Industry executives report that drugstores are dropping their prescription plan business at an alarming rate. This trend raises questions about a benefit that has allowed many consumers to pay minimum fees of about $2 to $5 for each of their prescriptions. Such plans represent one-third of the prescription drug business nationwide, according to the National Assn. of Chain Drug Stores.

Industry executives say the problem is widespread, involving both the big drug chains and the smaller independents, who still fill 70% of all prescriptions nationwide.

Advertisement

People covered on such employer-paid health insurance plans pay their fee for prescriptions after presenting a plastic identification card to a participating pharmacy. The pharmacy filling the prescription is later reimbursed for the balance of the charge by a firm functioning as what is called a third-party payer. The third-party payer, in turn, is reimbursed by either an insurance company, an employer or a health maintenance organization.

Consumer in Cross-Fire

Drugstore executives say their firms can no longer afford to participate in some of the prescription plans because these plans’ third-party payers have made deep cuts in the reimbursements they are willing to pay.

The consumer, then, is caught in the cross-fire. On one side are the drug retailers, who say they cannot afford to stay in business if they do not make enough money to cover their operating costs. On the other are the HMOs, unions, insurers and employers who, in the struggle to keep the costs of drugs and other health-care expenses under control, have turned to third-party payers to reduce the costs of providing for prescription drugs.

Paid Prescriptions Inc., a Fair Lawn, N.J., firm that processes prescription plans for 20,000 different insurers, has received letters from pharmacies around the country “advising us that they are no longer participating because the reimbursements are insufficient,” said David Sackett, executive vice president and chief operating officer. “In the last two years, I didn’t get any (such letters).”

“Ultimately, the American consumer and health care delivery system are harmed,” said Ronald Ziegler, the former White House aide who is now president of the National Assn. of Chain Drug Stores.

“We get calls on a daily basis from a woman in West Virginia who had to drive 15 miles out of her way because we wouldn’t fill her prescription,” said Charles C. Conaway, vice president for third-party administration at Rite Aid, the country’s largest drugstore chain. In the past four to five months, Rite Aid has refused to participate in a total of 50 prescription plans serving hundreds of thousands of people.

Advertisement

Lower Wholesale Prices

The reimbursement contracts for third-party payments have traditionally been based on the cost of the drug plus a flat dispensing fee, usually $3. The generally accepted practice has been to use “the average wholesale price” as a way to determine the cost of the drug. Those prices have been rising at a rate of about 10% a year, however. For example, then, a drug with a $15 average cost this year would probably be $16.50 next year.

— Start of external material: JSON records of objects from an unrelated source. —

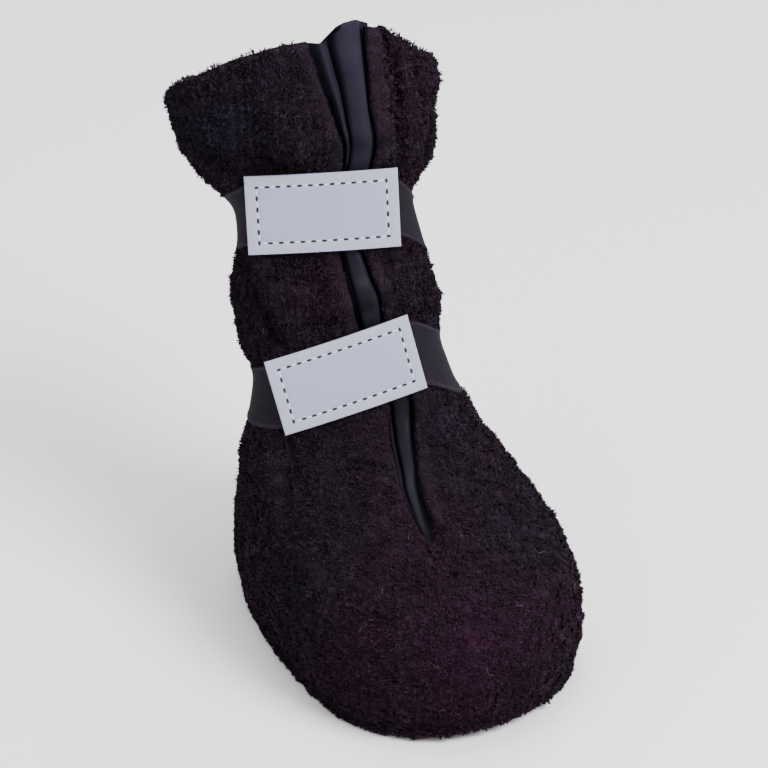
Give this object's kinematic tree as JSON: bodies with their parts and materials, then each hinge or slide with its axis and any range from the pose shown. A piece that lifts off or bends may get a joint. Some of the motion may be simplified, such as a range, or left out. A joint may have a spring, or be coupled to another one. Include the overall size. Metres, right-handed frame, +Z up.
{
  "type": "dog shoe",
  "caption": "Tall pile-fleece winter dog boot with a wide toe, a pleated softshell gusset down the front and two elastic straps under reflective tabs.",
  "frame": {"origin": "on the floor, at the middle of the sole's length and width", "axes": "+Z up, -Y towards the toe, +X towards the right of a viewer who faces the toe"},
  "size_m": [0.0952, 0.1603, 0.2076],
  "materials": {
    "fleece": "near-black pile fleece with a purple-brown tint",
    "softshell": "smooth navy-black softshell",
    "sole": "matt black rubbered textile",
    "felt": "dark felt",
    "elastic": "ribbed black elastic",
    "reflective": "silver-grey reflective cloth"
  },
  "bodies": {
    "root": {"upper": "fleece", "gusset": "softshell", "outsole": "sole", "insole": "felt", "strap_upper": "elastic", "tab_upper": "reflective", "strap_lower": "elastic", "tab_lower": "reflective"}
  },
  "joints": []
}
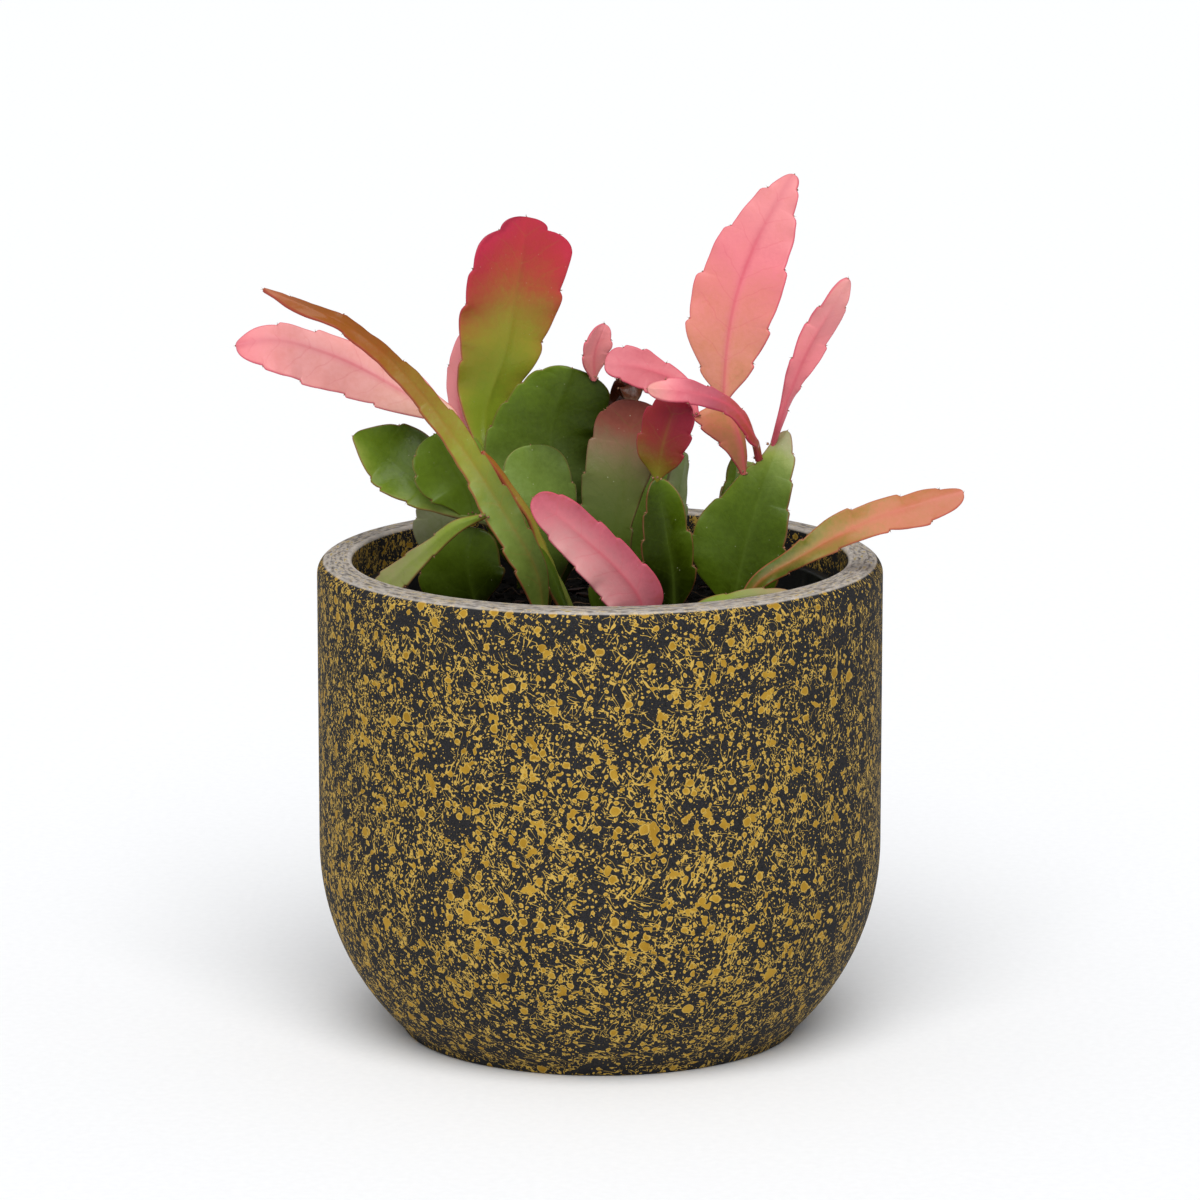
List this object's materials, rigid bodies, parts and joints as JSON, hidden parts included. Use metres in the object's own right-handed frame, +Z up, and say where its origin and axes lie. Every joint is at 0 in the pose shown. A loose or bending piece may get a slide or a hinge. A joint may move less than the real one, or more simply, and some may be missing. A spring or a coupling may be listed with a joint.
{
  "type": "potted rhipsalis",
  "caption": "Flat-stemmed rhipsalis with notched green and pink stem segments, in a black nursery pot inside a round speckled planter.",
  "frame": {"origin": "centre of the planter's flat underside", "axes": "+Z up, +X to the right and +Y away when the plant is looked at as in the picture"},
  "size_m": [0.1666, 0.1304, 0.1989],
  "materials": {
    "planter_clay": "matt charcoal stoneware with ochre gold splatter",
    "pot_plastic": "black moulded plastic",
    "soil_peat": "dark crumbly peat",
    "stem_green": "waxy dark green skin",
    "stem_leaf_green": "waxy fresh green skin",
    "stem_pink": "waxy pink skin",
    "stem_crimson": "waxy crimson skin fading to green",
    "stem_bronze": "waxy bronzed orange to olive skin",
    "stem_brown": "dry withered skin"
  },
  "bodies": {
    "root": {"planter": "planter_clay", "nursery_pot": "pot_plastic", "potting_soil": "soil_peat", "stem_round_middle": "stem_green", "stem_large_green": "stem_green", "stem_crimson_tall": "stem_crimson", "stem_pink_sliver": "stem_pink", "stem_left_base": "stem_green", "stem_spoon_left": "stem_leaf_green", "stem_round_left": "stem_green", "stem_pink_left": "stem_pink", "stem_left_back": "stem_leaf_green", "stem_long_arching": "stem_bronze", "stem_pale_low": "stem_leaf_green", "stem_olive_edge": "stem_bronze", "stem_narrow_edge": "stem_leaf_green", "stem_pink_bud": "stem_pink", "stem_withered_tip": "stem_brown", "stem_dusky_middle": "stem_green", "stem_folded_green": "stem_leaf_green", "stem_crimson_small": "stem_crimson", "stem_back_sliver": "stem_green", "stem_right_green": "stem_leaf_green", "stem_right_back": "stem_green", "stem_salmon_short": "stem_pink", "stem_pink_behind": "stem_pink", "stem_pink_tall": "stem_pink", "stem_pink_front": "stem_pink", "stem_pink_slender": "stem_pink", "stem_right_reaching": "stem_bronze", "stem_low_front": "stem_leaf_green", "stem_rose_front": "stem_pink", "stem_olive_low": "stem_green", "stem_back_left_low": "stem_green", "stem_back_right_low": "stem_green", "stem_back_corner_low": "stem_leaf_green"}
  },
  "joints": []
}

As the drugstore chains become bigger, though, they are able to buy the drugs for much less than the average wholesale price. Insurers and others argue that they should benefit from such bulk purchases and have been demanding discounts of 5% to 15% off the average wholesale price.

Sackett cited a study commissioned by Mack Trucks that found, for example, that drugstores purchased many brand-name prescription drugs for 15% less than the average wholesale price and that they paid as much as 50% less for generic compounds.

Perhaps the most vocal among the drugstore chains has been Rite Aid, which fills about 60 million prescriptions a year. The retailer, which is based in Shiremanstown, Pa., conducted a study last year of 19.8 million prescriptions and found that it was making 72 cents profit on an $18.56 prescription through a plan that reimburses the average wholesale price and the standard $3 dispensing fee. When customers paid cash, according to the study, the retailer’s average profit was $1.48 per prescription.

Pressure Plays Role

Drugstores also argue that it costs more to fill prescriptions of third parties than of cash customers--in Rite Aid’s case, 77 cents more. In addition to the administrative paper work involved in processing claims, the stores often are not paid for at least 30 days, industry executives said.

The configuration of the local markets can also be a factor in the battle. In areas such as Washington, where there are a few dominant drug chains and no dominant employers, the retailers have been able to fight off attempts to push down reimbursements. But, according to industry executives, in areas such as Detroit that have a few dominant employers and any number of drugstores, the stores have been forced to accept lower rates of reimbursement.

Advertisement

In other cases, public pressure seems to have played a role.

In Baltimore, 50,000 active and retired city employees last fall found that more than half of the area’s 160 participating drugstores were refusing to fill their prescriptions because their insurance carrier, Prudential Insurance Co. of America, decided to cut payments to the pharmacists by 10%. After protests from the retailers and city officials, however, Prudential eventually backed down.